The talwar is what a cavalry tradition looks like when it has centuries to find its form.

Quick Answers

Common questions about this topic

What is a talwar?

The talwar (also spelled tulwar) is a curved, single-edged sword used across the Indian subcontinent from roughly the 13th century onward. The word simply means 'sword' in Hindi and Urdu. It is closely related to the Persian shamshir and the Turkish kilij but developed its own distinct form, including a characteristic flat disc-shaped crossguard and pommel assembly that makes it immediately identifiable.

Who used the talwar?

The talwar was used by virtually every major military power on the Indian subcontinent: the Mughal Empire, the Maratha Confederacy, the Rajput kingdoms, the Sikh Empire, and numerous regional sultanates and nawabs. Each culture produced its own regional variants, but the basic form - a curved single-edged blade with the distinctive disc pommel - was shared across them all.
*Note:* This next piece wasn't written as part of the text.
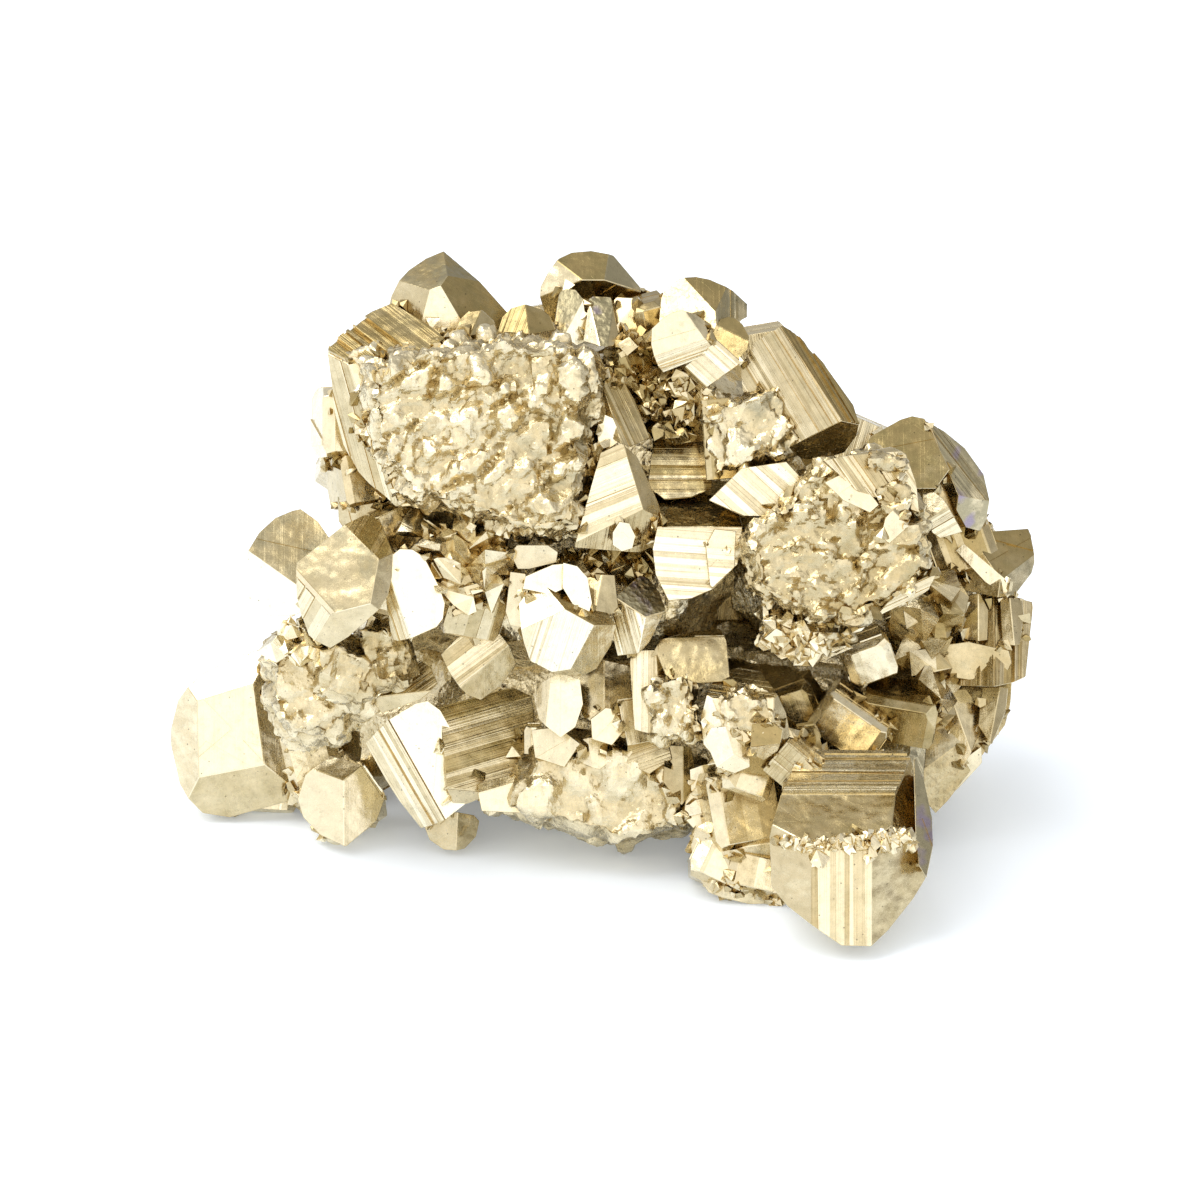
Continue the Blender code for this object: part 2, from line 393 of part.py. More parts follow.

How was the talwar used in battle?

The talwar was primarily a cavalry weapon, designed for use on horseback. The curved blade optimizes cutting power on a downward diagonal draw-cut, the dominant strike in horseback fighting. Dismounted, it could also be used for thrusting and close-in defense, but its length and curve made it less versatile than a straight sword in tight infantry formations. Speed and aggression were the talwar's idiom.

What replaced the talwar?

British firearms and the disciplined infantry volleys of the East India Company's Bengal Army made traditional cavalry charges progressively less viable through the late 18th and early 19th centuries. By the mid-19th century, following the Anglo-Maratha Wars and the defeat of the Sikh Empire, the talwar had effectively become a ceremonial weapon in most contexts. It remains in use today in Indian police and military dress uniform.